Fledgling U.K. mortgage lender Belmont Green Finance Ltd. is preparing its second offering of bonds backed by predominantly first-lien “buy-to-let” investor mortgages in its second-ever securitization of originations.

The size of the offering, dubbed Tower Bridge Funding No. 2 PLC, has yet to be determined. However the collateral will total at least £370.4 million (US$424.5 million), including a £62.7 million prefunding account.

The trust will issue five classes of term notes, including a Class A tranche with preliminary triple-A ratings from DBRS and Moody’s Investors Service. The Class A notes will represent 82.5% of the collateral pool and are supported by 20% credit enhancement. The Class B notes taking up 5.75% of the notes’ final balance are rated AA (high) by DBRS and Aa2 by Moody’s with 14.25% credit enhancement, while the A/A1 rated Class C notes making up 4.5% of the pool have 9.75% credit enhancement.

UK housing stock
A row of characteristic English cottages in Cambridge, UK

The BBB (high)/Baa2-rated Class D notes’ face value will be 2.75% of the final pool and the Class E notes – BBB (low) and Ba2 – will be 2%.

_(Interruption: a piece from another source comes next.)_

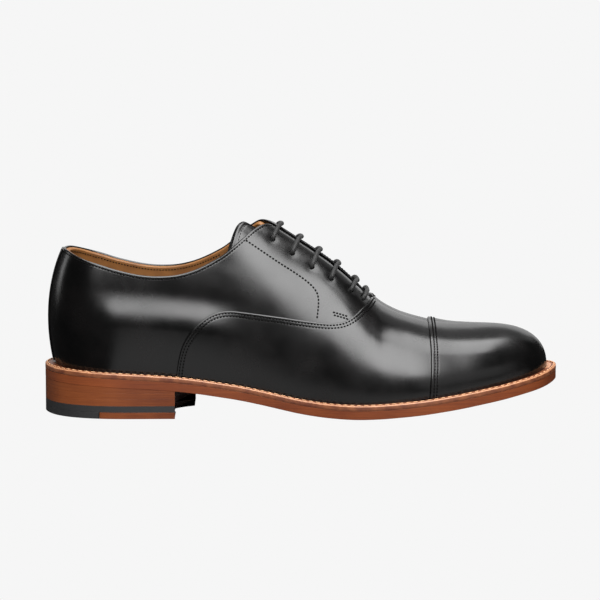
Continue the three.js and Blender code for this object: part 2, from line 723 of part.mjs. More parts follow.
function makeHeel() {
  const outline = Array.from({ length: 72 }, (_, i) => planPoint(i / 72, 0.15));
  const breast = [
    [77, -60], [77, -34], [75.4, -22], [75, -12], [76.2, -2], [78.6, 8], [82.4, 19],
    [88, 31], [100, 60], [-40, 60], [-40, -60],
  ].map(([x, y]) => [x * kx, y * ky]);
  const k = heelHeight / 20.2;
  const block = upright(breast, -5, 90);
  const underSole = [[-20 * kx, -9], [130 * kx, -9]];
  for (let u = 130; u >= 0; u -= 10) underSole.push([u * kx, soleUnder(u) - glueGap]);
  underSole.push([-20 * kx, soleUnder(0) - glueGap]);
  const room = block.intersect(across(underSole));
  const lift = (z0, z1) =>
    upright(outline, z0 * k + liftGap, z1 * k - liftGap).intersect(room);
  const split = 33 * kx;
  const rear = split - 0.05;
  const back = upright([[-40, -80 * ky], [rear, -80 * ky], [rear, 80 * ky], [-40, 80 * ky]], -9, 60);
  const bottomLift = upright(outline, 0, 3.8 * k - liftGap).intersect(block);
  add('top_piece_rubber', bottomLift.intersect(back), rubberBlack);
  const fore = split + 0.05;
  const front = upright([[fore, -80 * ky], [400, -80 * ky], [400, 80 * ky], [fore, 80 * ky]], -9, 60);
  add('top_piece_leather', bottomLift.intersect(front), soleBrown);
  add('rubber_slip', lift(3.8, 7.5), rubberBlack);
  add('heel_lift_lower', nailed(lift(7.5, 11.7)), soleBrown);
  add('heel_lift_upper', nailed(lift(11.7, 15.3)), soleBrown);
  const seat = lift(15.3, 40);
  add('heel_seat_wedge', nailed(seat), soleBrown);
  nailSpots.forEach(([x, y], i) => {
    const z0 = 7.5 * k + 0.3;
    const z1 = soleUnder(x) + outsoleThick * 0.6;
    const r = nailRadius;
    const profile = [[0, z0], [r * 0.35, z0], [r, z0 + 2], [r, z1 - 0.3], [r * 0.7, z1], [0, z1]];
    const g = new THREE.LatheGeometry(profile.map((p) => new THREE.Vector2(...p)), 8);
    g.rotateX(Math.PI / 2);
    g.translate(x * kx, y * ky, 0);
    add(`heel_nail_${i + 1}`, solidOf(g), brass);
  });
}

makeToe();
makeVamp();
makeQuarters();
makeBackStrip();
makeTongue();
makeStays();
makeCounter();
makeEyelets();
makeLace();
makeWelt();
makeSole();
makeShank();
makeHeel();

// The origin: the middle of the shoe's outer box, on the ground.
const box = new THREE.Box3().setFromObject(group);
const middle = box.getCenter(new THREE.Vector3());
for (const mesh of group.children) mesh.geometry.translate(-middle.x, -middle.y, -box.min.z);

export default group;
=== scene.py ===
import bmesh
import bpy
import math
import numpy as np
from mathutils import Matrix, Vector


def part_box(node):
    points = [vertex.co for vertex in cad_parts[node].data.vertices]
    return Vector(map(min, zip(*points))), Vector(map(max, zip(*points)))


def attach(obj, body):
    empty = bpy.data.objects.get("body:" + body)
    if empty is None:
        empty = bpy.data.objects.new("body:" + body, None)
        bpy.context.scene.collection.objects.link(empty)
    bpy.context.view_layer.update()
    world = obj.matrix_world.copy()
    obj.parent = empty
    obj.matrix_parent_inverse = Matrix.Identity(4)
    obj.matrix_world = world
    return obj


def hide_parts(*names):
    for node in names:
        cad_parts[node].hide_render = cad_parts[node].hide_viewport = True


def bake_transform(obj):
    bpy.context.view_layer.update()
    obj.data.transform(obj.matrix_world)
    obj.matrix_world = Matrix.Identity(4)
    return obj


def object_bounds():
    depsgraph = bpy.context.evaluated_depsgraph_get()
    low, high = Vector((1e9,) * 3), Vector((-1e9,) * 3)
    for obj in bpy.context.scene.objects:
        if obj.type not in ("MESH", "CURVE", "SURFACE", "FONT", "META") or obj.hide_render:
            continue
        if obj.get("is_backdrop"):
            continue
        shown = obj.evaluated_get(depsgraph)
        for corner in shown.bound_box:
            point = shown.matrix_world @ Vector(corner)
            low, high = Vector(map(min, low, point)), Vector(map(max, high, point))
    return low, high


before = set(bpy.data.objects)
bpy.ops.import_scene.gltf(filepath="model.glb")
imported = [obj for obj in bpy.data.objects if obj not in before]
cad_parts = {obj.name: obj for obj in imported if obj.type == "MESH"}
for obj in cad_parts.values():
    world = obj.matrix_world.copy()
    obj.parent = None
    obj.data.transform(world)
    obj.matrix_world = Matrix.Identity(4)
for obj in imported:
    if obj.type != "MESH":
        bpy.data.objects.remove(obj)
cad_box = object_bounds()

# ---- sizes, in mm
# The shoe is drawn at its nominal size: u from the back of the heel to the toe,
# v to the inner side, w above the ground. MM and SHIFT take that to the frame.
MM = 0.001
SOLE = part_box("outsole")
STRETCH = (SOLE[1][0] - SOLE[0][0]) / 0.2996
SHIFT = np.array([SOLE[0][0] - 0.0001, (SOLE[0][1] + SOLE[1][1]) / 2 - 0.0001, 0.0])
OUTSOLE, WELT, INSOLE = 5.0, 3.2, 2.8
EDGE = OUTSOLE + WELT
LEATHER = 1.4
LACE_R = 1.3
UNDERLAP = 6.5
TOP_WAIST = 3.5
HOLE_R = 1.85
VAMP_LEVEL, CAP_LEVEL = 1.4, 2.7
BAR_LEVEL = 1.55
SEAM_STITCH = (1.85, 1.3, 0.9, 0.65)
VAMP_ROWS, CAP_ROWS = (1.5, 3.2), (2.0, 3.7)
INNER_RUN = -6.6
TONGUE_TOP = -8.6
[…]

The capital stack also includes three subordinate tranches of interest-only notes which are unrated.

The weighted-average coupon of the mortgages in the pool is 4%, according to DBRS.

The notes are backed by 1,639 mortgages with an average balance of £208,981, with a weighted average seasoning of 0.2 years. The loans in the pool have a weighted-average current loan-to-value ratio of 69.2%.

Nearly 69% of the collateral is the buy-to-let loan variety, which contributes to the high concentration (70.8%) of interest-only loans in the pool. (Buy-to-let mortgages typically have interest-only terms, DBRS noted.) About 55.5% of the portfolio consists of buy-to-let borrowers with multiple properties. Ninety percent of the loans are fixed-rate.

Belmont Green is a non-conforming lender, and extends loans to borrowers with adverse credit history. But the lender will not underwrite borrowers with recent bad-credit events or who have large-size defaults in their credit history.

Belmont Green, which launched in October 2016, is including various mortgage types in the collateral pool, including owner-occupied, buy-to-let investor, interest-only and adverse-credit loans. It’s first asset-backed transaction was issued last October, and also had a triple-A-rated senior stack.

The deal was arranged by RBS and Macquarie Bank International.